EXERCISE OBJECTIVE
Using the data beneath this instruction, retype only the lines from the one that contains "cowl = make_cowl(outer)" down to the one that contains "import math", both included, exactly as they appear.

··· MATERIAL PROVIDED

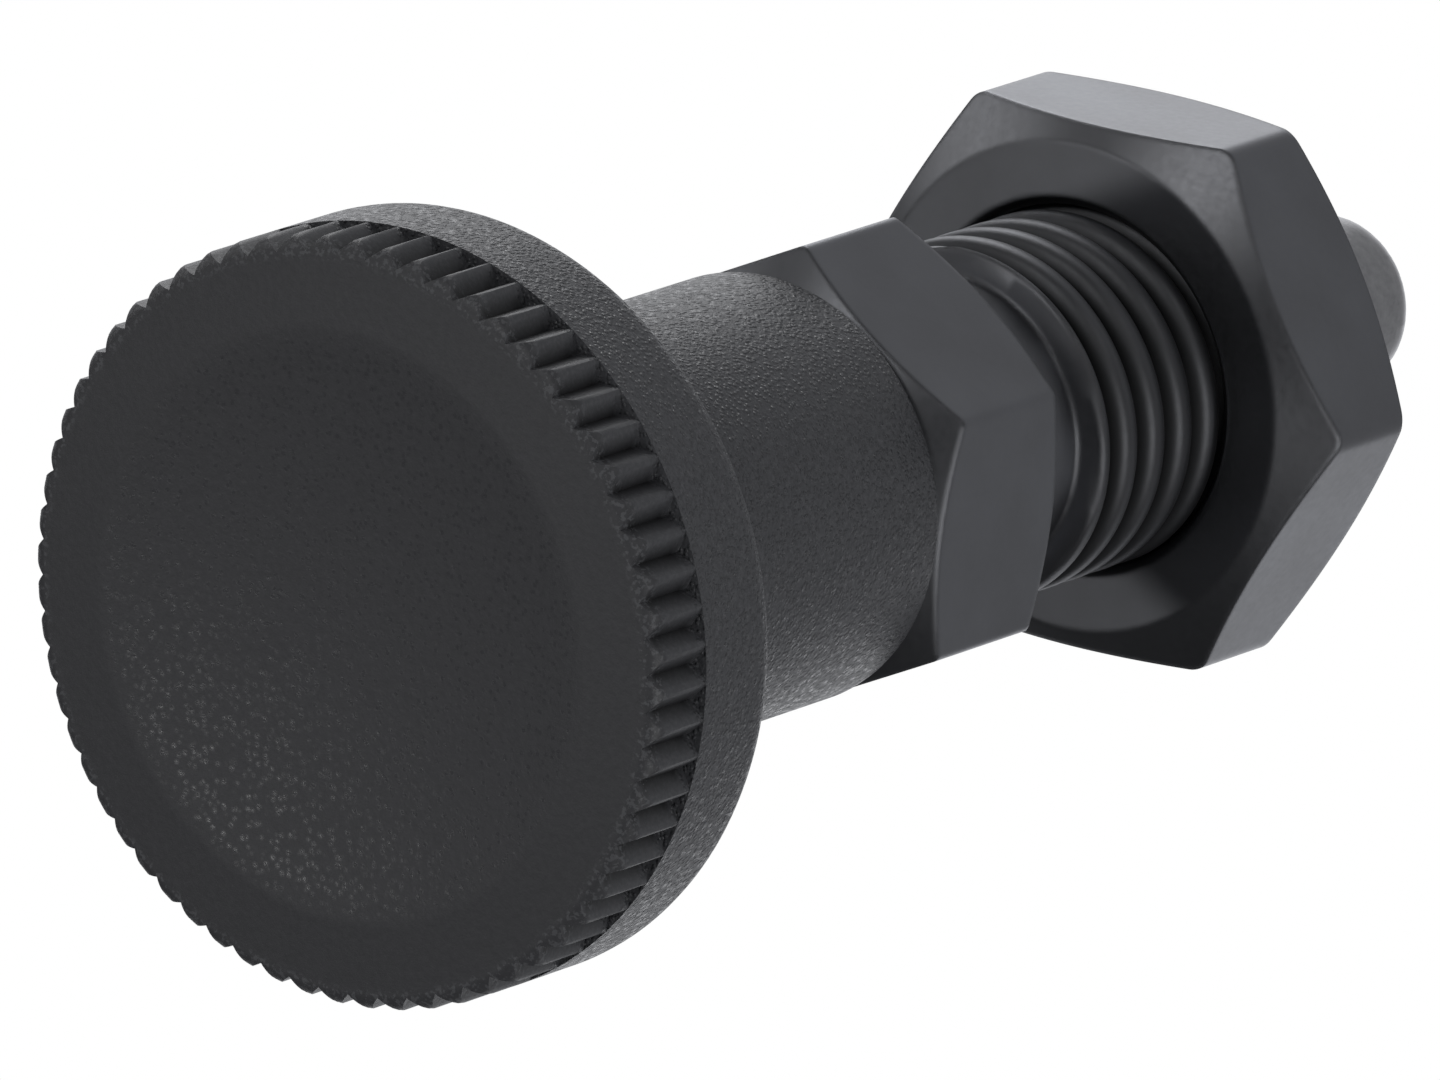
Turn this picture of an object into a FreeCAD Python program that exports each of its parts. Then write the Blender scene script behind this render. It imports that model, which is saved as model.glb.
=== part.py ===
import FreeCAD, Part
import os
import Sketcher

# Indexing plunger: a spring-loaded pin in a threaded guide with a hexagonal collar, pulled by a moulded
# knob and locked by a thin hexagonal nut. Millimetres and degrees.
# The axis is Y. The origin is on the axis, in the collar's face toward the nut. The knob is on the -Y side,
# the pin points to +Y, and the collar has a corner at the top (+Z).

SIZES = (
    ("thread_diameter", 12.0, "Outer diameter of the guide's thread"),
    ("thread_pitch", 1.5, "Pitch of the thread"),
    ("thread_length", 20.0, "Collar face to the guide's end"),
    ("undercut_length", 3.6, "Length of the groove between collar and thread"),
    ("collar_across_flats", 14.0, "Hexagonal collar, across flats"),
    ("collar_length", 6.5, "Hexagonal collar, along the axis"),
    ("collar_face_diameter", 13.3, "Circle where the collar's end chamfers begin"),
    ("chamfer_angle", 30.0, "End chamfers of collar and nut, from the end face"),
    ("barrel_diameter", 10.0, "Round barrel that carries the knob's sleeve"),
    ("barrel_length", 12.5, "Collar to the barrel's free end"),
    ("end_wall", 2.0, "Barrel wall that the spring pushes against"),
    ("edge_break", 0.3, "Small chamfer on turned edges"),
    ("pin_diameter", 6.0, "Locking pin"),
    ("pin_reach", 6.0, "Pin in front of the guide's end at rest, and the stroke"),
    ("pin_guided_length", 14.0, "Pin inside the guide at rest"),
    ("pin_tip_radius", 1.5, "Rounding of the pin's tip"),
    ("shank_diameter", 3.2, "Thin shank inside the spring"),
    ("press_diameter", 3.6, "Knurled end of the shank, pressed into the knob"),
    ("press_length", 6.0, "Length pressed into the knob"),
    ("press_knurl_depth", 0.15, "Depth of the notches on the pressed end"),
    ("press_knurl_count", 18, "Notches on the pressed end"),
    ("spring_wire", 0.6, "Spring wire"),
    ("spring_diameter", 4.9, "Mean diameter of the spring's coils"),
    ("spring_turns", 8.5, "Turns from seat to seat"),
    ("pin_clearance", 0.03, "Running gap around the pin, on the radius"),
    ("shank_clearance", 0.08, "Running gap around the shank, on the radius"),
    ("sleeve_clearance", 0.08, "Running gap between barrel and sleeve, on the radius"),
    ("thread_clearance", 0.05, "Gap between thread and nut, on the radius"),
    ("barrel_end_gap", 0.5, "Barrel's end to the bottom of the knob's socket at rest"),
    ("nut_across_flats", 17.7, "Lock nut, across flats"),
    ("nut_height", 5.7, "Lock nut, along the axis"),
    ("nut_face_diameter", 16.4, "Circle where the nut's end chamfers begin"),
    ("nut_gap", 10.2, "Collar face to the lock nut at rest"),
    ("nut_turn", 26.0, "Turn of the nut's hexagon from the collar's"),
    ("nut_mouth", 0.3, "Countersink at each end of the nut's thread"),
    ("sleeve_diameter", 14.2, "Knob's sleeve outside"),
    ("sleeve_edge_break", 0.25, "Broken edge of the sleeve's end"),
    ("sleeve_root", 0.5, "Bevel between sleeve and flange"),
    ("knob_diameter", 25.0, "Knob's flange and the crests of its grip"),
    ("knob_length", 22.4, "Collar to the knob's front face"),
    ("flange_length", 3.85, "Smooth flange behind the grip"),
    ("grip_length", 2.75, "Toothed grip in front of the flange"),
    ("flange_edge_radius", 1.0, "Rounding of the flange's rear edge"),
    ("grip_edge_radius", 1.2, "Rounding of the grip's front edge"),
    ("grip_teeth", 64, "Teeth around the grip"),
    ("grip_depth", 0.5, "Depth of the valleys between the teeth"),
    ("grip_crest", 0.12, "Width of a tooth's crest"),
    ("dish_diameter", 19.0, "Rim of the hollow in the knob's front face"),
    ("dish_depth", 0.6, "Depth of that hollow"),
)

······
··· MATERIAL PROVIDED

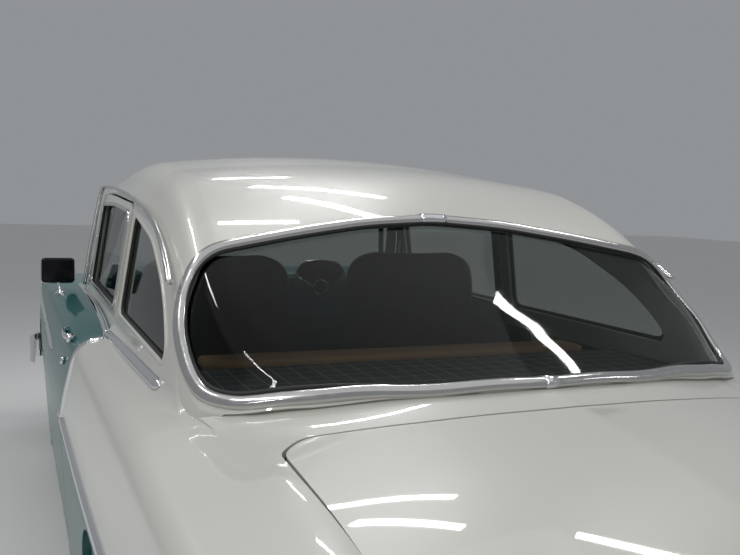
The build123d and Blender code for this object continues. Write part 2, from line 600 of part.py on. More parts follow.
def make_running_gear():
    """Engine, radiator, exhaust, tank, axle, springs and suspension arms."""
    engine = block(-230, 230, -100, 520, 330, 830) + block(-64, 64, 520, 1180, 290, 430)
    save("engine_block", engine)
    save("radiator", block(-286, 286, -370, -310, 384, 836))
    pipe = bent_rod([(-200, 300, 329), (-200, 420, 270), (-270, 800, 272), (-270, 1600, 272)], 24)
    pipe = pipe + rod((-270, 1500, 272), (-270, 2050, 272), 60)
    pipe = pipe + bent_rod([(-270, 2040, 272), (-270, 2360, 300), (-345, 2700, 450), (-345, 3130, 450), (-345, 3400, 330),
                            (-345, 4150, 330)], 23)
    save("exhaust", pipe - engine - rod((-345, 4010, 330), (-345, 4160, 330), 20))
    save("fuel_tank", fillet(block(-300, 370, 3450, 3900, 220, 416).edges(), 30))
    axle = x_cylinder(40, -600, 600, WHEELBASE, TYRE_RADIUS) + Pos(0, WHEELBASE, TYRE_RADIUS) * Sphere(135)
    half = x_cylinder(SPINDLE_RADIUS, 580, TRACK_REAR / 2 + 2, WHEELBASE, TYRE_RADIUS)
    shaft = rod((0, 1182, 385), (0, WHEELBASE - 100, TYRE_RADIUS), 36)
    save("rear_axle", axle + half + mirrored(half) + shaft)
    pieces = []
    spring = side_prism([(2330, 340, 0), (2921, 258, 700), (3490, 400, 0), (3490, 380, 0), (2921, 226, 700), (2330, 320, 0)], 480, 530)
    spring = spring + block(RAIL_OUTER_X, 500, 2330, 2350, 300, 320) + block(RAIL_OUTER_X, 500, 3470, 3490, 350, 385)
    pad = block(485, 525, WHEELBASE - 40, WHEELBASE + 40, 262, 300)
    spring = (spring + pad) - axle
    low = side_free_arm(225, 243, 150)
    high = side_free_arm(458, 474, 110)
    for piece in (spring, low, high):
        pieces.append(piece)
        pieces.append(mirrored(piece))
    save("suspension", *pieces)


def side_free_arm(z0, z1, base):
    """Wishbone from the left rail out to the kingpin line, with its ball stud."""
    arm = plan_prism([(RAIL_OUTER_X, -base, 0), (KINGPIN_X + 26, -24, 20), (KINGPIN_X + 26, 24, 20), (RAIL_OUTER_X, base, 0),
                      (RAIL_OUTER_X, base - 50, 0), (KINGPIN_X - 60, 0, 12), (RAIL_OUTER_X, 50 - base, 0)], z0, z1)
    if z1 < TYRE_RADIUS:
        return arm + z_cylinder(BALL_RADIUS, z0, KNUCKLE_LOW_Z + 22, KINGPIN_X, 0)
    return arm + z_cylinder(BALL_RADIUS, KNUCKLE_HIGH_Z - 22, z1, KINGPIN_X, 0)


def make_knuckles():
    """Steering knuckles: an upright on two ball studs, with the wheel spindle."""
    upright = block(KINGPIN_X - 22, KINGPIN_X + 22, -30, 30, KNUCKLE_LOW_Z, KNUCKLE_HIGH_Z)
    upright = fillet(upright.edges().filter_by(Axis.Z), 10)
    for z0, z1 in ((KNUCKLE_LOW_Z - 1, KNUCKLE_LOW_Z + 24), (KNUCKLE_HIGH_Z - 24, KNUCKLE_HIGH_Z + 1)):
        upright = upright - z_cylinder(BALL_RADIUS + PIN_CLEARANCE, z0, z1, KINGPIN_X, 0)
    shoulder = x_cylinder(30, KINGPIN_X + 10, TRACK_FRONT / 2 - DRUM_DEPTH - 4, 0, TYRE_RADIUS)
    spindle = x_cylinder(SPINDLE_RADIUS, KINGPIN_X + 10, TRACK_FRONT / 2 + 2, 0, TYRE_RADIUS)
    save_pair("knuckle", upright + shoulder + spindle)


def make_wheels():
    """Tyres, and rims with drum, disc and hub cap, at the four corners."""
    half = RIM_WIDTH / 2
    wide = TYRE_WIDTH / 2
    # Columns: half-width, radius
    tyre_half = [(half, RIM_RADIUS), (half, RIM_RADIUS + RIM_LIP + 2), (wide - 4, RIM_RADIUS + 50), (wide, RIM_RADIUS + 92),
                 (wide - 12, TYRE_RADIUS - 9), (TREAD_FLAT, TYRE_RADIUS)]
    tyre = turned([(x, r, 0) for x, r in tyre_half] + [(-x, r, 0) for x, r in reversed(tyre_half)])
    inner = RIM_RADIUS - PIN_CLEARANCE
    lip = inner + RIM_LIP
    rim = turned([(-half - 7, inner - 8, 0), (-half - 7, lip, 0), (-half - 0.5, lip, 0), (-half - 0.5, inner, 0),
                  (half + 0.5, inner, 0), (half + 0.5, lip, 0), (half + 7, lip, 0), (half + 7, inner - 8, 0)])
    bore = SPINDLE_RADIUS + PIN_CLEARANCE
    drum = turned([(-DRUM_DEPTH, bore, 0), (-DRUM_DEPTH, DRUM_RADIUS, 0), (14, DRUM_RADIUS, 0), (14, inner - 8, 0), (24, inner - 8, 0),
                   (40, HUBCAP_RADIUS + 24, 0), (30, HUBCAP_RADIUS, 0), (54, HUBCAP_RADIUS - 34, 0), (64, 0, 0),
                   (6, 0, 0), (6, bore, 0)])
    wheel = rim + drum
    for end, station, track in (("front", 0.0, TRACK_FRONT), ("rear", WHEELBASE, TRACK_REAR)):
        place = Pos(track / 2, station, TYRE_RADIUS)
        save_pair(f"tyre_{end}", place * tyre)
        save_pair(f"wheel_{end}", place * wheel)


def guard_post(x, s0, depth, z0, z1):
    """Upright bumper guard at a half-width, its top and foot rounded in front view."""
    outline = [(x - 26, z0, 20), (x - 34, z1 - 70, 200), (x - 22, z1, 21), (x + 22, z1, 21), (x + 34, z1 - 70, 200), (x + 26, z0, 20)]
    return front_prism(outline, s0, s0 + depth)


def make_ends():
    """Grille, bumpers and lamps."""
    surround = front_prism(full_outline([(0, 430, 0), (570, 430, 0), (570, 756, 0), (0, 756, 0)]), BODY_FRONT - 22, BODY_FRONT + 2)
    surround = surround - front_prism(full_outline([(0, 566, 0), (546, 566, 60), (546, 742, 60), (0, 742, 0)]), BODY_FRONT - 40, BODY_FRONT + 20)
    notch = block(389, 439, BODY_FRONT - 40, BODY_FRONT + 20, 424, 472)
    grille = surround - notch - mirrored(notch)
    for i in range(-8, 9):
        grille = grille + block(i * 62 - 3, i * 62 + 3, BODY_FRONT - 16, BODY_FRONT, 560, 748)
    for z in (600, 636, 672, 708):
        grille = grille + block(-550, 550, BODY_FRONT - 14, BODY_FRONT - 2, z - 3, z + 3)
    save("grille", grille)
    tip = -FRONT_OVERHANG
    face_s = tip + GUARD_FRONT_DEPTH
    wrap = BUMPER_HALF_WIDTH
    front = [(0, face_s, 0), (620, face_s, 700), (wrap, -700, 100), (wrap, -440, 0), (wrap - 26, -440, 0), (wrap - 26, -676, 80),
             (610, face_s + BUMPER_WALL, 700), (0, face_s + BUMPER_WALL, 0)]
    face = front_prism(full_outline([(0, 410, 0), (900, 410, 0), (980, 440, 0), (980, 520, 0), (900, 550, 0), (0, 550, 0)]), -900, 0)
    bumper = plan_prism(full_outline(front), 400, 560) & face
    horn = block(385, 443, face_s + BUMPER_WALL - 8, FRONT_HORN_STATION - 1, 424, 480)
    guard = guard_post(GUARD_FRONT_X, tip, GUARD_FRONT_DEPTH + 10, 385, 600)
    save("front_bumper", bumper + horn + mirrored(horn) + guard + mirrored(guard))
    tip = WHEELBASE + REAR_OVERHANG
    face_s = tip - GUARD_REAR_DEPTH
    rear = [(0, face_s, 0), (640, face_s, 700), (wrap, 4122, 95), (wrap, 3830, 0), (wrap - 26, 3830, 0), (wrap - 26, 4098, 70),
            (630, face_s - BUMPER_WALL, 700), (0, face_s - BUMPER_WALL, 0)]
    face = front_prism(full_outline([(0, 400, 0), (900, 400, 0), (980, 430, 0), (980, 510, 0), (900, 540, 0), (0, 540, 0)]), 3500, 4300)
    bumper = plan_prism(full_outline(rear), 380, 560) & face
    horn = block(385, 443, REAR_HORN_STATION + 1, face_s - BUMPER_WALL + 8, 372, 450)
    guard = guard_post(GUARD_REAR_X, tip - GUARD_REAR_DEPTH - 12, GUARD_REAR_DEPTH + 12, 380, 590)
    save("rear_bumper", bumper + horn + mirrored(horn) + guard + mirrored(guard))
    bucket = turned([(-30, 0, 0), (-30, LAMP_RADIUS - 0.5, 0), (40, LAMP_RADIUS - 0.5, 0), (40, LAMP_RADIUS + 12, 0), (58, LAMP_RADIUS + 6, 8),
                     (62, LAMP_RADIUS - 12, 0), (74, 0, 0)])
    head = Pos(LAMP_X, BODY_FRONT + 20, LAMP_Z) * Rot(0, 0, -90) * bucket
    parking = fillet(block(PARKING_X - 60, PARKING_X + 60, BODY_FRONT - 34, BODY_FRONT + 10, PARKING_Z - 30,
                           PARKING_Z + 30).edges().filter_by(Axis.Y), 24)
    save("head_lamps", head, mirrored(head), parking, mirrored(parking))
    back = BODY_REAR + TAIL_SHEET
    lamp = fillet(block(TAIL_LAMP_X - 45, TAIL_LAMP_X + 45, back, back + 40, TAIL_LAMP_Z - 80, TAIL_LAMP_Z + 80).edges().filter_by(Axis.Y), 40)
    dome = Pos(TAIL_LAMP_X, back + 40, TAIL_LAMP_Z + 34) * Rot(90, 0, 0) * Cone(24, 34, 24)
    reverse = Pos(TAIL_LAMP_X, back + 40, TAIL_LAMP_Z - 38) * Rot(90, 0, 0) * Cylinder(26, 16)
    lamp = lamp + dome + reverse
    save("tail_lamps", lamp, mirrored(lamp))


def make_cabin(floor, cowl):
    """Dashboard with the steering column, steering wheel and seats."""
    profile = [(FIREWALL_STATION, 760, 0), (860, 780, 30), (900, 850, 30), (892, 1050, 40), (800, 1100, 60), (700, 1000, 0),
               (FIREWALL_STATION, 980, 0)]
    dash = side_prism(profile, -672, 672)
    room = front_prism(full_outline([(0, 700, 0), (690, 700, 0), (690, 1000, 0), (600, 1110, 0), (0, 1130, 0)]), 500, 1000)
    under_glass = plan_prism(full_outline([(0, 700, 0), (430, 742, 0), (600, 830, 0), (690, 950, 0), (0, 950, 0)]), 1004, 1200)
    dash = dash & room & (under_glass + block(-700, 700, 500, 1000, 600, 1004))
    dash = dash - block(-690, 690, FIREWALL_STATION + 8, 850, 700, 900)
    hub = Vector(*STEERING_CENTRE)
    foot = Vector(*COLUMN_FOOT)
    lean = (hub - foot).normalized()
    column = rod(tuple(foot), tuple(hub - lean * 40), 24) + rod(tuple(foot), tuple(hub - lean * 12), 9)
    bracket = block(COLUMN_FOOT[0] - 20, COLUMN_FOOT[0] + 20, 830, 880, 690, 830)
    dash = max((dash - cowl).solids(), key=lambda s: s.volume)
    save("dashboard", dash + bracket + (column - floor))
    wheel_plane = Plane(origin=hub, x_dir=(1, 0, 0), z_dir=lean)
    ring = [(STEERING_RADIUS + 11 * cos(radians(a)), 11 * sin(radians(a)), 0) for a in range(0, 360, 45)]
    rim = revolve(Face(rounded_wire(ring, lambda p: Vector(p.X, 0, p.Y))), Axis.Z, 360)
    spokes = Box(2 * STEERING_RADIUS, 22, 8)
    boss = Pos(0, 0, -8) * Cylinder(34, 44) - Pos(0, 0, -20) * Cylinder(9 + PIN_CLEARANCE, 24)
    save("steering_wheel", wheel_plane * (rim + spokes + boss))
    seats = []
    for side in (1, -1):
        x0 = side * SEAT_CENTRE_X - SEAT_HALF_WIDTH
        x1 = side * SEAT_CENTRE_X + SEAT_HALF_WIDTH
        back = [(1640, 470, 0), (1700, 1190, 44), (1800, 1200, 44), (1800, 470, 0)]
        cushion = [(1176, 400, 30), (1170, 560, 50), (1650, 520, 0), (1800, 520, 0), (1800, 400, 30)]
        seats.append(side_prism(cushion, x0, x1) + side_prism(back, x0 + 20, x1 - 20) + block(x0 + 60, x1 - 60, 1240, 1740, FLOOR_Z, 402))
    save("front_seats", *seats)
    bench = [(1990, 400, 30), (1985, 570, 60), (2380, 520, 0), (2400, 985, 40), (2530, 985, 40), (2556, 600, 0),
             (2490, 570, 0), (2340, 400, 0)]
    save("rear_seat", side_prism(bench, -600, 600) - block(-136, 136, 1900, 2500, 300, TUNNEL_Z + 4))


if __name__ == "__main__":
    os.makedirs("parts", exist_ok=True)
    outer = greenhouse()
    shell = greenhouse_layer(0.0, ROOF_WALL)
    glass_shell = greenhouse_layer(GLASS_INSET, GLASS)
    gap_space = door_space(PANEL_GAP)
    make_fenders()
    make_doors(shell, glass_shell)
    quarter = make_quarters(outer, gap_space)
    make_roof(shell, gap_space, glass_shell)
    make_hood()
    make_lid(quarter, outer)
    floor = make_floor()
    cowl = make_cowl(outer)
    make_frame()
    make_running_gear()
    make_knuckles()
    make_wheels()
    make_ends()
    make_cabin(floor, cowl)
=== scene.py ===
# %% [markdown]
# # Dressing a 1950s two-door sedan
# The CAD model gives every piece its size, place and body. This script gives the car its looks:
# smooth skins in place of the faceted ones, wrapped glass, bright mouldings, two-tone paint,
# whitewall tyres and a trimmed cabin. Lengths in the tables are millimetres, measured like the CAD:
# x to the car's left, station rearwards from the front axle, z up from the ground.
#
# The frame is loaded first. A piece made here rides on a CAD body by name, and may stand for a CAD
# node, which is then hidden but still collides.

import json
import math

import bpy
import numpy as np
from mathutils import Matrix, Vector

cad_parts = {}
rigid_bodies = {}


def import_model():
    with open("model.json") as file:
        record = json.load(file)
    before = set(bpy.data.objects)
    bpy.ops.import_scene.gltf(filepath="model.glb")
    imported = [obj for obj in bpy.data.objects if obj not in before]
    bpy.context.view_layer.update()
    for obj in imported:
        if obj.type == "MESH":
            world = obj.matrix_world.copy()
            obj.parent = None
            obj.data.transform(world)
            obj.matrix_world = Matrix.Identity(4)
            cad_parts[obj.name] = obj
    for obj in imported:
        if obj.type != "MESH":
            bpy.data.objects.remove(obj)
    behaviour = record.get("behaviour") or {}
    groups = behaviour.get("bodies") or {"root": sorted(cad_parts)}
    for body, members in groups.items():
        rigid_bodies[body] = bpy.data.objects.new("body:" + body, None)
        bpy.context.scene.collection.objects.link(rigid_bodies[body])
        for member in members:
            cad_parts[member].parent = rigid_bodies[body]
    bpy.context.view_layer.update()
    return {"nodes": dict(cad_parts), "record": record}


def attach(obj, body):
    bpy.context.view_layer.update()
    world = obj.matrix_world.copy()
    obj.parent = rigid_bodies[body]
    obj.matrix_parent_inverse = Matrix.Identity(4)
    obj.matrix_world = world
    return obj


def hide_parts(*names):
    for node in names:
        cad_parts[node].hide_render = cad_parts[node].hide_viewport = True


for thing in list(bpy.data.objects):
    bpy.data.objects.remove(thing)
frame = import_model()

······

OUTPUT FOR THIS EXERCISE
    cowl = make_cowl(outer)
    make_frame()
    make_running_gear()
    make_knuckles()
    make_wheels()
    make_ends()
    make_cabin(floor, cowl)
=== scene.py ===
# %% [markdown]
# # Dressing a 1950s two-door sedan
# The CAD model gives every piece its size, place and body. This script gives the car its looks:
# smooth skins in place of the faceted ones, wrapped glass, bright mouldings, two-tone paint,
# whitewall tyres and a trimmed cabin. Lengths in the tables are millimetres, measured like the CAD:
# x to the car's left, station rearwards from the front axle, z up from the ground.
#
# The frame is loaded first. A piece made here rides on a CAD body by name, and may stand for a CAD
# node, which is then hidden but still collides.

import json
import math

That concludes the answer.